I think the real trick begins with being totally honest with yourself. Which means if for a particular type of work or situation, while it might be easier not to get up early, get in the car and drive to the office, maybe you should make yourself. If you know your are a lot more effective, focused and productive when you are in the office, don't limit yourself by staying at home!

In Sales "effectiveness, focus and productivity" are directly related to performance and at the most basic level will increase the chances of you doing your numbers. BUT never chose or use the excuse of needing to go to the office instead of face-to-face selling time.

Very interesting article on the general subject of working from home published by the BBC 27th Feb 2013. It was inspired by the news that Yahoo intend to stop all home working - worth a read, link below.

Tuesday, 22 January 2013

Don't just ask about the organisation, ask about the person!

So often when we meet a new prospect we spend a huge amount of time trying to learn as much as we can about the business, but often ask very little, if anything, about the individual in front of us.

Such an approach is to forget one of the most important aspects of any form of selling - that "people buy from people". You are never going to get a better time to start learning about the person you hope to sell to than at your first meeting.
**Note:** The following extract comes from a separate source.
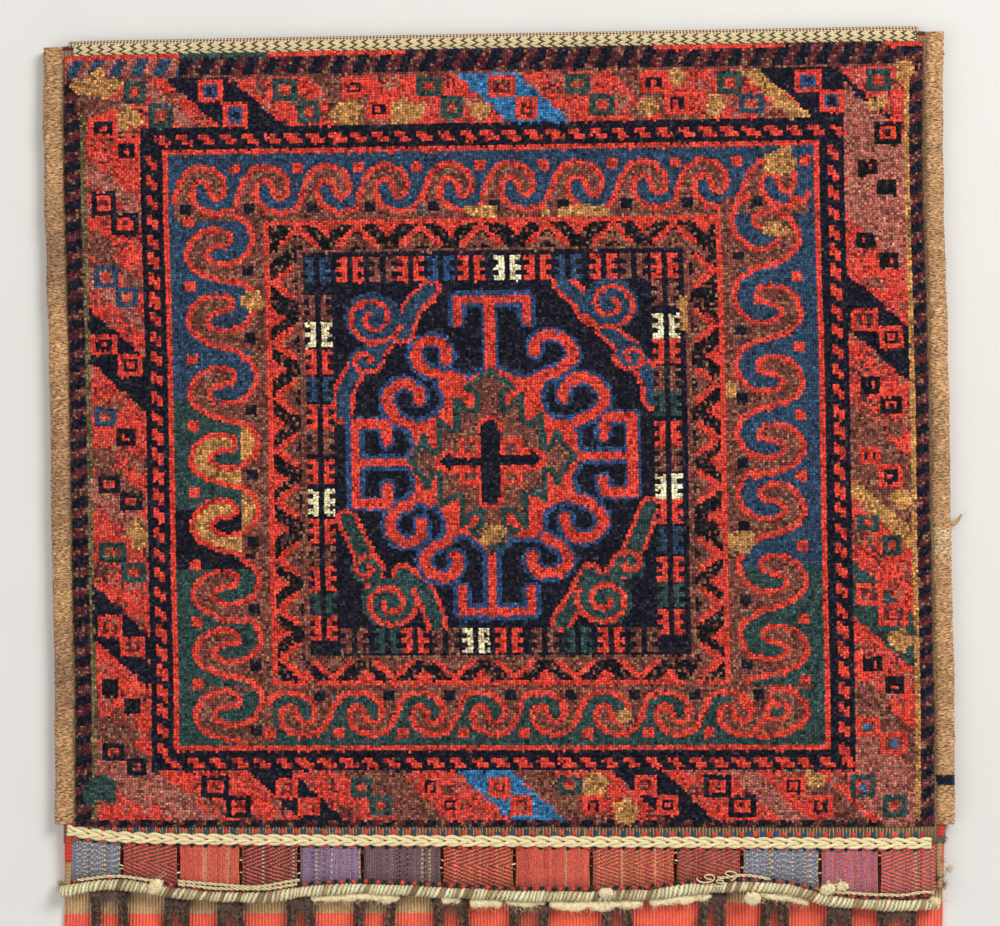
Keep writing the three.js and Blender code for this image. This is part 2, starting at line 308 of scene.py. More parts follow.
def smooth_line(points):
    """A cubic between each two [a, b] points, whose slope at a point is that between its neighbours."""
    known, values = np.array(points, float).T
    before = np.maximum(np.arange(len(known)) - 1, 0)
    after = np.minimum(np.arange(len(known)) + 1, len(known) - 1)
    slopes = (values[after] - values[before]) / (known[after] - known[before])

    def line(at):
        """The cubic's height at a."""
        a = np.clip(at, known[0], known[-1])
        i = np.clip(np.searchsorted(known, a, side="right") - 1, 0, len(known) - 2)
        step = known[i + 1] - known[i]
        t = (a - known[i]) / step
        ends = values[i] * (2 * t**3 - 3 * t**2 + 1) + values[i + 1] * (3 * t**2 - 2 * t**3)
        return ends + (slopes[i] * (t**3 - 2 * t**2 + t) + slopes[i + 1] * (t**3 - t**2)) * step

    return line


middle_x = smooth_line(MIDDLE_LINE)
mouth_shift = smooth_line(MOUTH_LINE)


def mouth_y(x):
    """The mouth's line: Y at a distance from the middle."""
    return MOUTH_Y + mouth_shift(x)


def fold_y(x):
    """The fold's line: Y at a distance from the middle."""
    return FOLD_Y + FOLD_TILT * x


def front_z(across):
    """Height of a pouch's front: level as far as the shoulder, then straight down to the sewn edge."""
    share = np.clip((np.abs(across) - SHOULDER) / (SEAM - SHOULDER), 0, 1)
    return FRONT_TOP + (EDGE_TOP - FRONT_TOP) * share


def spline(points, count):
    """count points on a Catmull-Rom curve through a few points, evenly spaced along its length."""
    known = np.array(points, float)
    known = np.vstack([2 * known[0] - known[1], known, 2 * known[-1] - known[-2]])
    at = np.linspace(0, len(points) - 1 - 1e-9, 12 * count)
    i = at.astype(int)
    t = (at - i)[:, None]
    a, b, c, d = (known[i + k] for k in range(4))
    curve = 0.5 * (2 * b + (c - a) * t + (2 * a - 5 * b + 4 * c - d) * t**2
                   + (3 * b - a - 3 * c + d) * t**3)
    return spaced(curve, count)


def lengths_along(path):
    """Distance along a path to each of its points."""
    return np.concatenate([[0], np.cumsum(np.linalg.norm(np.diff(path, axis=0), axis=1))])


def spaced(path, count):
    """The same path with count points evenly spaced along it."""
    along = lengths_along(path)
    wanted = np.linspace(0, along[-1], count)
    return np.stack([np.interp(wanted, along, path[:, axis]) for axis in range(3)], axis=1)


def ripple(x, y, scale, rng):
    """Smooth noise from -1 to 1: five waves of about one length in directions of their own, added up."""
    turn = rng.uniform(0, 2 * math.pi, 5)
    shift = rng.uniform(0, 2 * math.pi, 5)
    pace = 2 * math.pi / (scale * rng.uniform(0.7, 1.5, 5))
    waves = [np.sin(pace[i] * (x * math.cos(turn[i]) + y * math.sin(turn[i])) + shift[i]) for i in range(5)]
    return sum(waves) / 3


# ---- meshes ----

def paint(mesh, name, colours):
    """Stores a colour for each corner of a mesh's faces."""
    layer = mesh.color_attributes.new(name, "FLOAT_COLOR", "CORNER")
    colours = np.column_stack([colours, np.ones(len(colours))])
    layer.data.foreach_set("color", colours.astype(np.float32).ravel())


class Weave:
    """Gathers the points, faces, dyes and yarn coordinates of one piece, and makes its object."""

    def __init__(self):
        self.points, self.faces, self.dyes, self.yarns = [], [], [], []
        self.count = 0

    def add(self, points, faces, colours, yarns=None):
        """Adds a body: faces is a list of arrays of corners, and colours is one colour or one a point."""
        self.points.append(points)
        self.faces += [corners + self.count for corners in faces]
        self.dyes.append(np.broadcast_to(colours, points.shape))
        self.yarns.append(points[:, :2] if yarns is None else yarns)
        self.count += len(points)

    def make(self, name, letter, material, slot, corner_colours=None):
        """The finished object: at the origin, riding the bag's one body, with its finish and slot."""
        points = np.vstack(self.points) * MM
        if letter == "b":
            points = points * (-1, -1, 1)
        corners = np.concatenate([face.ravel() for face in self.faces]).astype(np.int32)
        sizes = np.concatenate([np.full(len(face), face.shape[1]) for face in self.faces])
        starts = np.concatenate([[0], np.cumsum(sizes)[:-1]]).astype(np.int32)
        mesh = bpy.data.meshes.new(name)
        mesh.vertices.add(len(points))
        mesh.vertices.foreach_set("co", points.astype(np.float32).ravel())
        mesh.loops.add(len(corners))
        mesh.loops.foreach_set("vertex_index", corners)
        mesh.polygons.add(len(sizes))
        mesh.polygons.foreach_set("loop_start", starts)
        mesh.update(calc_edges=True)
        paint(mesh, "dye", np.vstack(self.dyes)[corners] if corner_colours is None else corner_colours)
        yarns = mesh.uv_layers.new(name="yarn")
        yarns.data.foreach_set("uv", np.vstack(self.yarns)[corners].astype(np.float32).ravel())
        mesh.shade_smooth()
        mesh.materials.append(material)
        piece = bpy.data.objects.new(name, mesh)
        bpy.context.scene.collection.objects.link(piece)
        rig.ride(piece, BODY)
        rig.slot(piece, slot)
        return piece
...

Not quite so easy to ask someone when you are meeting them for the third of four time as to how they came to be doing what they are doing or where they live, or what university they went to, ext.

One of the best ways to get someone to start talking about themselves, is for you to tell them something personal about you. Drop into the conversation what you have been doing over the weekend or a story about your family. Even if they don't open-up at this stage , they are learning (starting to get closer) about you.